A very coarse method but I would do this problem by log.

F.S.1 gives logx > 34 log2 = 34*0.3 = 10.2(approx). As problem statement is asking about whether x>10^10, it boils down to logx>10. Thus suficient.

F.S.2 anyways gives the value of logx = 35*0.3. Again logx>10.
Sufficient.

D.

Not the best method but a pretty quick one. I don't think it is a 700+ level question.

Good one. Can you please share some source/ tutorial of this method?

No tutorial as such. Just that they gave a power of 10 in this question and also 2^something. So it just struck me. Worked in this question, might not work always!

Bumping for review and further discussion*. Get a kudos point for an alternative solution!

*New project from GMAT Club!!! Check HERE

hi,

statement 2 is clear we are able to calculate...HENCE SUFFICIENT
for statement 1
2^34=2^10*8^8===>(1
10^10=2^10*5^10===>(2

actually we have to compare 2^34..and 10^10
both of them have 2^10 common...so we have to compare actually 8^8 and 5^10...

5^10=(8-3)^8*25=25*(8-3)^8
lets divide 5^10..with 8^8..==>25*((8-3)/8)^8==>clearly we can see that 25 is multiplied to a very small no.(as bracket number is less than 1,and it has been raised to power 8)==>end resul will be less than 1...==>this proves 8^8 is greater than 5^10....hence...2^34>10^10==>sufficient.

both statements are sufficient..hence D

(2) is 1 number, so it is sufficient
(1) compare 2^34 > 10^10 ?
-> 2^10 * 2^24 > 2^10 * 5^10
-> 2^24 > 5^10
-> 2^12 > 5^5 ( square root)
-> 2^10 * 2^2 > 5^3 * 5^2
-> 1028*4 > 125*25
-> 4112 > 3125 ( correct)

answer D

Oh Bunuel, you are always awesome. For me, your approach is always faster than Manhanttan's.
Highly recommend GMAT club for all GMAT learner!!!

whenever there is a 10 (or its multiples) involved, i use log.

is x > 10^10
or log x > 10 log 10
or log x > 10 ?

1) x > 2^34
log x > 34*log 2
log x > 10.23 (sufficient)

2) has to be sufficient

Forget conventional ways of solving math questions. In DS, Variable approach is the easiest and quickest way to find the answer without actually solving the problem.
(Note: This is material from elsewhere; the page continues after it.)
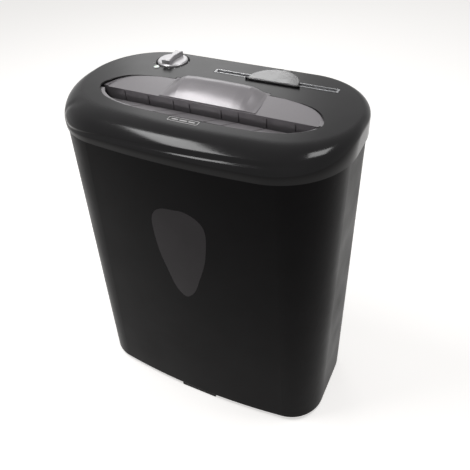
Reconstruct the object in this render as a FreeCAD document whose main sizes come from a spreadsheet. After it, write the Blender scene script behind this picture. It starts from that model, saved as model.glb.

Remember equal number of variables and independent equations ensures a solution.

Is x > 10^10 ?

(1) x > 2^34
(2) x = 2^35

In case of inequality questions, it is important to note that the conditions are sufficient if the range of the question includes the range of the conditions.
There is 1 variable (x) in the original condition. In order to match the number of variables and the number of equations, we need 1 equation. Since the condition 1) and 2) each has 1 equation, there is high chance D is going to be the answer.
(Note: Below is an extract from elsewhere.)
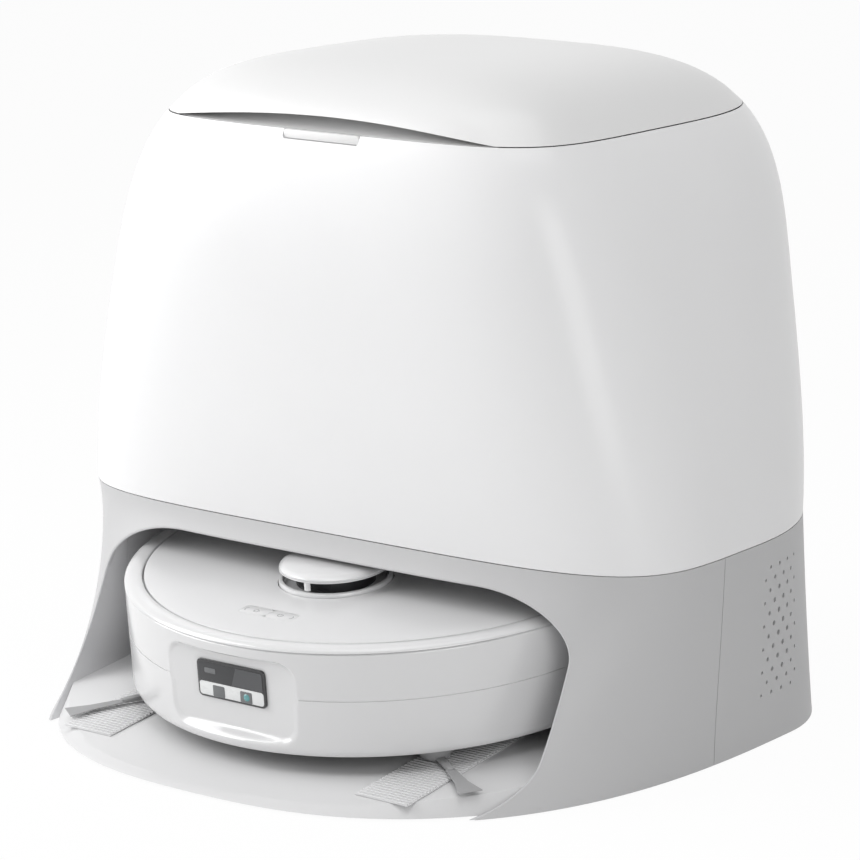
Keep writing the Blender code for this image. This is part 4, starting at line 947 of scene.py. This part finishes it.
def makeWindow():
    face = -robot["radius"] + robot["pocketDepth"]
    front = face - window["proud"]

    def plate(name, half, low, high, radius, near, far, finish, centre=0.0, bevel=0.0003):
        made = drawnUp(name, roundedOutline(half, low, high, radius, 8, centre), near, far, "Y")
        roundEdges(made, bevel, 2)
        present(made, 35, robotPlace, "bumper", finish)
        return made

    frameBlock = plate("window_frame", window["half"], window["low"], window["high"], 0.0034, front,
        face + 0.0004, "blackGlass",
                       bevel=0.0006)
    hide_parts("sensor_window")
    inner, thin = window["half"] - window["rim"], 0.00025
    plate("window_glass", inner, window["split"], window["high"] - window["rim"], 0.0020, front - thin,
        front + 0.0002, "windowGlass",
          bevel=0.0001)
    # window_painted_reflection: a lighter trapezoid plate on the upper glass, a painted reflection
    sheen = drawnUp("window_painted_reflection", [(inner - 0.0004, window["split"] + 0.0003),
        (inner - 0.0004, window["high"] - 0.0026),
                                      (inner - 0.0012, window["high"] - window["rim"] - 0.0004),
                                      (0.0046, window["high"] - window["rim"] - 0.0004),
                                      (0.0005, window["split"] + 0.0003)], front - thin - 0.00008, front, "Y")
    settle(sheen, robotPlace)
    handOver(sheen, "bumper", "windowPaintedReflection")
    panel = plate("camera_panel", inner, window["low"] + window["rim"], window["split"] - 0.0003, 0.0020,
        front - thin, front + 0.0002,
                  "panelWhite", bevel=0.0001)
    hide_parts("sensor_panel")
    plate("distance_sensor", 0.0045, 0.0448, 0.0482, 0.0007, front - thin - 0.0002, front, "sensorGrey",
        centre=-0.0165, bevel=0.0001)
    for name, centre in (("camera_block_left", -0.0104), ("camera_block_right", 0.0118)):
        plate(name, 0.0047, 0.0295, 0.0372, 0.0009, front - thin - 0.0003, front, "sensorGrey",
            centre=centre, bevel=0.0002)
    lens = spun("camera_lens", [(0.0, 0.00070), (0.0012, 0.00062), (0.0020, 0.00035), (0.0024, 0.0),
        (0.0024, -0.0004)], 32)
    settle(lens, robotPlace @ Matrix.Translation((0.0122, front - thin - 0.0003,
        0.0334)) @ Matrix.Rotation(math.pi / 2, 4, "X"))
    smooth(lens, 40)
    handOver(lens, "bumper", "lensTeal")


# robot: shell, top and turret

def bandedSpin(name, profile, steps, body, finish, stands, angle=32, where=(0.0, 0.0, 0.0),
    closed=False, keep=None):
    piece = spun(name, profile, steps, closed)
    if keep:
        keep(piece)
    smooth(piece, angle)
    settle(piece, robotPlace @ Matrix.Translation(where))
    handOver(piece, body, finish, stands)
    return piece


def makeRearShell():
    r, wall = robot["radius"], 0.0045
    inner = r - wall
    profile = [(inner, 0.0697), (r - 0.0010, 0.0697), (r - 0.0003, 0.0694), (r, 0.0687),
        (r - 0.0001, 0.0400), (r - 0.0005, 0.0388),
               (r - 0.0005, 0.0382), (r - 0.0001, 0.0370), (r - 0.0004, 0.0060), (r - 0.0010, 0.0026),
               (r - 0.0022, 0.0009),
               (r - 0.0032, 0.0006), (r - 0.0089, 0.0006), (r - 0.0089, 0.0030), (inner, 0.0030)]

    def trim(piece):
        edge = robot["bumperEnd"] + robot["travel"] + 0.0006
        sliced(piece, plane_co=(0.0, edge, 0.0), plane_no=(0.0, 1.0, 0.0), clear_inner=True, use_fill=True)
        low, high = (Vector(corner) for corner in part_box("charge_pads"))
        hole = block("padHole", (low.x - 0.0003, 0.1600, 0.0150), (high.x + 0.0003, 0.1900, 0.0300))
        cut(piece, hole)

    bandedSpin("robot_rear_shell", profile, 192, "robot", "robotWhite", ("rear_shell",),
        closed=True, keep=trim)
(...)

In the case of the condition 1), if we do the calculation, we get 10^10<10*(10^3)^3=10*(1000)^3<16*(1024)^3=(2^4)(2^10)^3=2^34. Since the range of the question includes the range of the conditions, the condition 1) is sufficient.

In the case of the condition 2), if x=2^35, the answer can always be either ‘yes’ or ‘no’. Therefore, the condition is sufficient, and the correct answer is D.
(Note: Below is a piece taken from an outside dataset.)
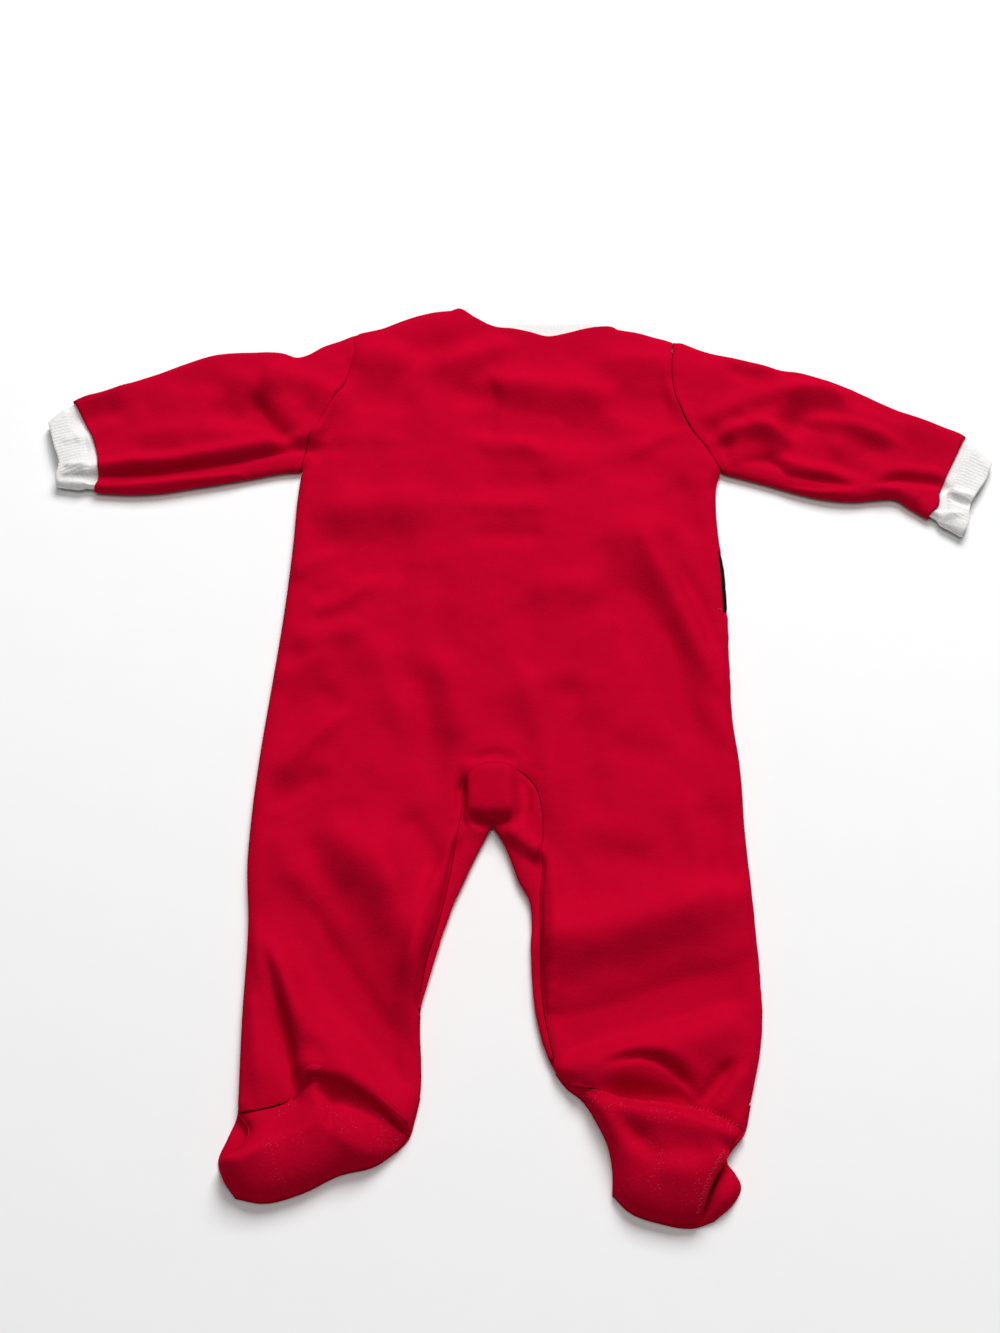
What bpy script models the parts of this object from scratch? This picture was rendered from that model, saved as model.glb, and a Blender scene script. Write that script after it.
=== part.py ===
"""Footed fleece sleeper for a small baby, laid out flat on its front.

The garment lies back side up. Plan sizes are in millimetres: x runs to the
wearer's right, y towards the neck and z up from the floor. Two layers of
cloth lie on each other, the back above and the fronts below, and meet at
folded edges. The height of the upper layer is one function of the plan,
made of a loft and a table of folds, and it rounds down to every folded edge.
Each cut piece is a wall of cloth between two plan edges.
"""
import math

import bmesh
import bpy
import numpy as np

MM = 0.001

# Cloth and layers
FLEECE = 2.2            # thickness of the fleece
RIB = 1.8               # thickness of the ribbed knit
SEAM = 0.3              # gap between two pieces at a seam
LOFT = 9.4              # usual height of the back above the floor
FOLD_Z = 3.8            # height of a folded edge
EDGE_ROLL = 7.0         # width of the rounding along a folded edge
EDGE_ROOM = 2.4         # least extra height beside a folded edge
EDGE_ROOM_REACH = 2.2 * EDGE_ROLL
LEAST_ROOM = 2 * FLEECE + 2 * SEAM      # least height of the upper layer
PLAN_CENTRE = (10.5, -30.25)   # middle of the laid out garment, put at the origin

# Front opening and its press studs
LAP = 10.0              # each front laps this far past the centre line
LAP_LIFT = FLEECE + SEAM
LAP_EASE = 1.8          # the under lap stays up this far past the outer lap's edge
LAP_STEP = 7.0          # and comes down over this width
LAP_ROOM = (6.0, 14.0)  # the back stays clear of both laps as far as this past their edges
LAP_ROOM_START = (-104.0, -92.0)        # from this height up
LAP_STEP_START = (-9.0, -2.0)           # the raised lap starts over this height below its corner
LAP_CORNER_Y = -84.5    # the laps have parted above the crotch here
STUDS = 6
STUD_TOP_Y = 183.0
STUD_PITCH = 47.0
STUD_RADIUS = 5.0
STUD_THICK = 1.0
STUD_SIDES = 16

# Belt band across the front
BELT_TOP_Y = 71.0
BELT_BOTTOM_Y = 32.0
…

For cases where we need 1 more equation, such as original conditions with “1 variable”, or “2 variables and 1 equation”, or “3 variables and 2 equations”, we have 1 equation each in both 1) and 2). Therefore, there is 59 % chance that D is the answer, while A or B has 38% chance and C or E has 3% chance. Since D is most likely to be the answer using 1) and 2) separately according to DS definition. Obviously, there may be cases where the answer is A, B, C or E.

My working is just a tad different.

Statement 2, enough
Statement 1,
x > 10^10
x > 2^10.5^10

So x > 2^34
x > 2^10.2^24

Now, my thinking was 5 is 2.5 times more than 2, so 5^10 will be closer to 2^20 but w/o working i cant say higher or lower , whereas 2^21 > 5^10 (definite as its 1 more than double), we have 2^24. So sufficient.
I know its not perfect but saved time for me, of course Bunuel's method is flawless !!.